What if my child is already older and we've never done this before?

Start now. Your child receiving their first personalised Santa letter will be just as awestruck whether they're four or seven. If you want to build a fuller collection, backdated letters let you create personalised letters for previous Christmases so the tradition feels like it's always been part of your family's story.

How do I make a Santa letter feel real and not generic?

Personalisation is everything. Include real details from your child's year: their achievements, their interests, their friends, the things that made them who they are right now. A letter that references their actual life is the difference between "that's nice" and "wait... Santa really does know me."

What do I do with the letters after Christmas?

Keep them. Store each year's letter together in a keepsake box or memory box. Over the years, the collection becomes a record of your child's whole childhood, who they were at three, at five, at eight. One day they'll find those letters and understand exactly how much love went into every Christmas morning.

How many years does a Santa letter tradition usually last?

Most children believe in Santa until around age eight or nine, though every child is different. That gives you a beautiful collection of letters that tells the story of their believing years. Some families continue with a special letter when their child transitions out of believing, to close the chapter with love rather than letting it just fade away.

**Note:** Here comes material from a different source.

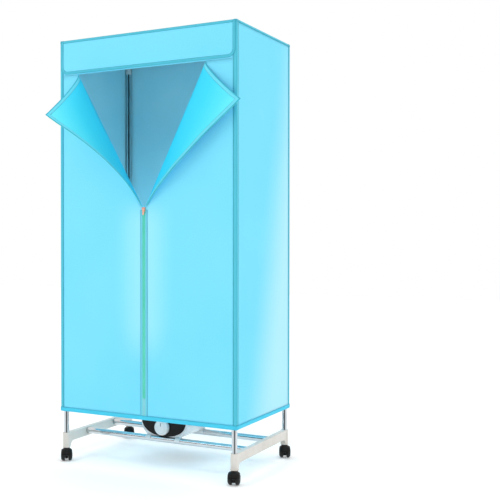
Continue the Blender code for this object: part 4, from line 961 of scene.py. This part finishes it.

Can I start a Santa letter tradition for my whole family, not just one child?

Absolutely. A family letter addresses everyone together, while individual letters let each child feel personally seen. Many families do both, a family letter on Christmas Eve and individual letters on Christmas morning. Whatever works for your family is the right approach.

Do families really keep this up every year?

They do. Over a quarter of our customers mention in their reviews that this has become a yearly tradition they wouldn't dream of skipping. Once you sit down and read that first letter together as a family, you'll understand why.